Publishing in Scientific Reports, the authors used statistical tools and gravitational simulations to develop their theory. They determined that the trajectory of a significant portion of long-period comets that originate from an icy patch of debris at the solar system's edge known as the Oort cloud can be moved off-course by Jupiter's gravitational field.
"The solar system acts as a kind of pinball machine," explained study author and Harvard University astrophysics undergraduate student Amir Siraj. "Jupiter, the most massive planet, kicks incoming long-period comets into orbits that bring them very close to the sun."
The comets that end up moving closely by the sun, known as sungrazers, can be subjected to forces that tear them apart, generating cometary shrapnel.

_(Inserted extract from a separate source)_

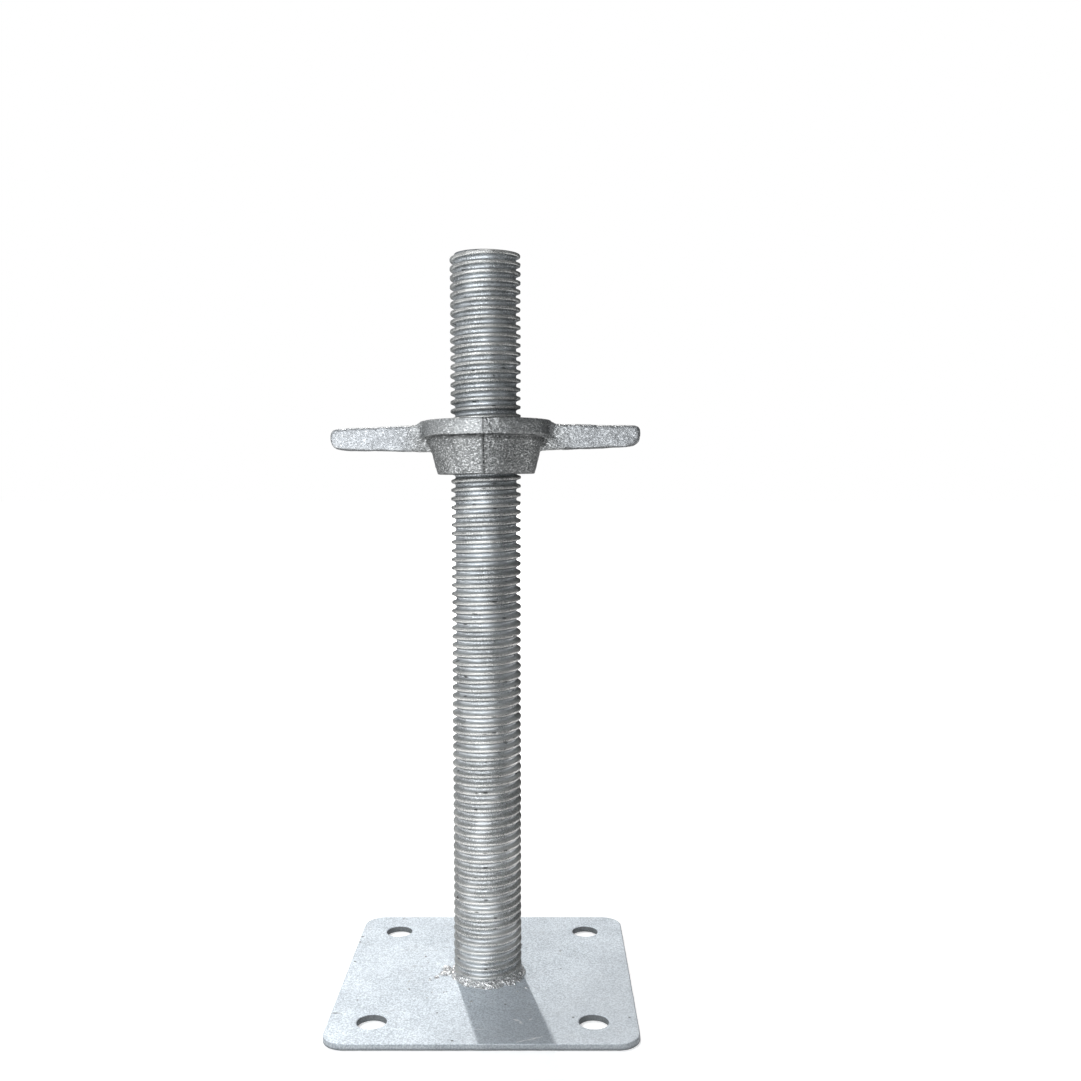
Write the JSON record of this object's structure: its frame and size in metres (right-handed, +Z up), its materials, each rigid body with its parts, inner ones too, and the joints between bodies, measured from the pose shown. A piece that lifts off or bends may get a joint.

"In a sungrazing event, the portion of the comet closer to the sun feels a stronger gravitational pull than the part that is further, resulting in a tidal force across the object," said Siraj. "You can get what's called a tidal disruption event, in which a large comet breaks up into many smaller pieces. And crucially, on the journey back to the Oort cloud, there's an enhanced probability that one of these fragments hit the Earth."
"Our paper provides a basis for explaining the occurrence of this event," said study co-author and Harvard astronomer Avi Loeb. "We are suggesting that, in fact, if you break up an object as it comes close to the sun, it could give rise to the appropriate event rate and also the kind of impact that killed the dinosaurs."
Evidence recovered from the Chicxulub crater has suggested that the rock was composed of carbonaceous chondrite. Other craters, such as the Vredefort crater in South Africa, and the Zhamanshin crater in Kazakhstan have a similar composition. The timing of these events aligns with the calculations from this study based on the expected rate of tidally disrupted comets the size of Chicxulub.
This work can help us understand the history of our planet, and may help us if we're confronted with such an event ourselves.
"It must have been an amazing sight, but we don't want to see that again," said Loeb.